Nanoscale phase boundaries: a new twist to novel functionalities.

In functional materials, nanoscale phase boundaries exhibit exotic phenomena that are notably absent in their parent phases. Over the past two decades, much of the research into complex oxides (such as cuprate superconductors, CMR manganites and relaxor ferroelectrics) has demonstrated the key role that nanoscale inhomogeneities play in controlling the electronic and/or ionic structure of these materials. One of the key characteristics in such systems is the strong susceptibility to external perturbations, such as magnetic, electric and mechanical fields. A direct consequence of the accommodation of a large number of cationic substitutions in complex oxides is the emergence of a number of physical phenomena from essentially the same crystal framework.

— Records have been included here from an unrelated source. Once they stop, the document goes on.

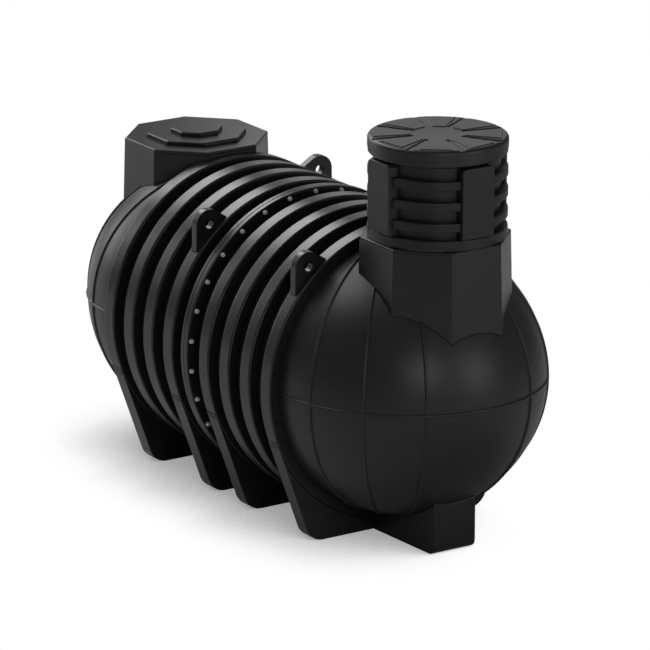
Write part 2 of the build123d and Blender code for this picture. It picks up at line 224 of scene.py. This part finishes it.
def bolt_circle_tree():
    """Geometry Nodes for one row of fasteners round the flange, heads on one face and nuts on the other."""
    tree = bpy.data.node_groups.new("flange_bolt_circle", "GeometryNodeTree")
    face = tree.interface
    face.new_socket("Geometry", in_out="OUTPUT", socket_type="NodeSocketGeometry")
    sizes = {
        "Count": "NodeSocketInt", "Circle Radius": "NodeSocketFloat", "Axis Height": "NodeSocketFloat",
        "Head Face": "NodeSocketFloat", "Nut Face": "NodeSocketFloat", "Width": "NodeSocketFloat",
        "Head Height": "NodeSocketFloat", "Washer Width": "NodeSocketFloat",
        "Washer Height": "NodeSocketFloat", "Thread Width": "NodeSocketFloat",
        "Thread Length": "NodeSocketFloat", "Seed": "NodeSocketInt", "Material": "NodeSocketMaterial",
    }
    for name, kind in sizes.items():
        face.new_socket(name, in_out="INPUT", socket_type=kind)
    given = add_node(tree, "NodeGroupInput").outputs

    def half(value):
        return add_node(tree, "ShaderNodeMath", {0: value, 1: 0.5}, operation="MULTIPLY").outputs[0]

    def total(first, second):
        return add_node(tree, "ShaderNodeMath", {0: first, 1: second}, operation="ADD").outputs[0]

    def disc(vertices, radius, height, middle):
        """A short prism along Z, with its middle at a height."""
        shape = add_node(
            tree, "GeometryNodeMeshCylinder", {"Vertices": vertices, "Radius": radius, "Depth": height}
        )
        at = add_node(tree, "ShaderNodeCombineXYZ", {"Z": middle})
        return add_node(
            tree, "GeometryNodeTransform",
            {"Geometry": shape.outputs["Mesh"], "Translation": at.outputs["Vector"]},
        ).outputs["Geometry"]

    # A hexagon that is a given width across its flats is wider by this across its corners.
    corners = add_node(
        tree, "ShaderNodeMath", {0: given["Width"], 1: 0.5 / cos(pi / 6)}, operation="MULTIPLY"
    ).outputs[0]
    washer = disc(24, half(given["Washer Width"]), given["Washer Height"], half(given["Washer Height"]))
    hexagon = disc(
        6, corners, given["Head Height"], total(given["Washer Height"], half(given["Head Height"]))
    )
    crown = disc(
        18, half(given["Thread Width"]), given["Thread Length"],
        total(total(given["Washer Height"], given["Head Height"]), half(given["Thread Length"])),
    )
    head = add_node(tree, "GeometryNodeJoinGeometry", {"Geometry": washer})
    tree.links.new(hexagon, head.inputs["Geometry"])
    nut = add_node(tree, "GeometryNodeJoinGeometry", {"Geometry": washer})
    tree.links.new(hexagon, nut.inputs["Geometry"])
    tree.links.new(crown, nut.inputs["Geometry"])

    ring = add_node(
        tree, "GeometryNodeMeshCircle", {"Vertices": given["Count"], "Radius": given["Circle Radius"]}
    ).outputs["Mesh"]
    both = add_node(tree, "GeometryNodeJoinGeometry")
    rows = (("Head Face", head, radians(90), 0), ("Nut Face", nut, radians(-90), 1))
    for socket, shape, turn, row in rows:
        centre = add_node(tree, "ShaderNodeCombineXYZ", {"X": given[socket], "Z": given["Axis Height"]})
        upright = add_node(
            tree, "GeometryNodeTransform",
            {"Geometry": ring, "Rotation": (0, radians(90), 0), "Translation": centre.outputs["Vector"]},
        )
        lying = add_node(
            tree, "GeometryNodeTransform",
            {"Geometry": shape.outputs["Geometry"], "Rotation": (0, turn, 0)},
        )
        spin = add_node(
            tree, "FunctionNodeRandomValue",
            {"Min": (0, 0, 0), "Max": (radians(60), 0, 0),
             "ID": add_node(tree, "GeometryNodeInputIndex").outputs[0], "Seed": total(given["Seed"], row)},
            data_type="FLOAT_VECTOR",
        )
        placed = add_node(
            tree, "GeometryNodeInstanceOnPoints",
            {"Points": upright.outputs["Geometry"], "Instance": lying.outputs["Geometry"],
             "Rotation": spin.outputs[0]},
        )
        tree.links.new(placed.outputs["Instances"], both.inputs["Geometry"])
    real = add_node(tree, "GeometryNodeRealizeInstances", {"Geometry": both.outputs["Geometry"]})
    finish = add_node(
        tree, "GeometryNodeSetMaterial",
        {"Geometry": real.outputs["Geometry"], "Material": given["Material"]},
    )
    add_node(tree, "NodeGroupOutput", {"Geometry": finish.outputs["Geometry"]})
    return tree


def made_by_nodes(name, tree, inputs):
    """Run a node tree on an empty mesh, keep its result as a plain mesh and return the object."""
    maker = bpy.data.objects.new(name, bpy.data.meshes.new(name))
    bpy.context.collection.objects.link(maker)
    modifier = maker.modifiers.new("Build", "NODES")
    modifier.node_group = tree
    for item in tree.interface.items_tree:
        if item.in_out == "INPUT" and item.name in inputs:
            modifier[item.identifier] = inputs[item.name]
    evaluated = maker.evaluated_get(bpy.context.evaluated_depsgraph_get())
    mesh = bpy.data.meshes.new_from_object(evaluated)
    maker.modifiers.remove(modifier)
    maker.data = mesh
    return maker


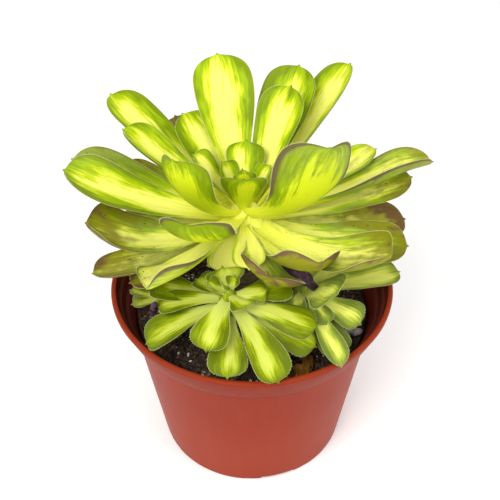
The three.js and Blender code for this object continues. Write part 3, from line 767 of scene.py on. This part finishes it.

Recently, multiferroic behavior, which is characterized by the co-existence and potential coupling of multiple ferroic order parameters, has captured considerable worldwide research interest. The perovskite, BiFeO(3), exhibits robust ferroelectricity coupled with antiferromagnetism at room temperature. A rather unique feature of this material system is its ability to "morph" its ground state when an external mechanical constraint is imposed on it. A particularly striking example is observed when a large (~4 to 5%) compressive strain is imposed on a thin film through the epitaxial constraint from the underlying substrate. Under these conditions, the ground state rhombohedral phase transforms into a tetragonal-like (or a derivative thereof) phase with a rather large unit cell (c/a ratio of ~1.26). When the epitaxial constraint is partially relaxed by increasing the film thickness, this tetragonal-like phase evolves into a "mixed-phase" state, consisting of a nanoscale admixture of the rhombohedral-like phase embedded in the tetragonal-like phase. Such a system gives us a new pathway to explore a variety of mechanical, magnetic and transport phenomena in constrained dimensions. This article reviews our progress to date in this direction and also captures some possible areas of future research. We use the electromechanical response and the magnetic properties as examples to illustrate that its novel functionalities are intrinsically due to the phase boundaries and not the constituent phases. The possible origin of the giant piezoelectric response and enhanced magnetic moment across the boundaries is proposed based on the flexoelectric and flexomagnetic effects.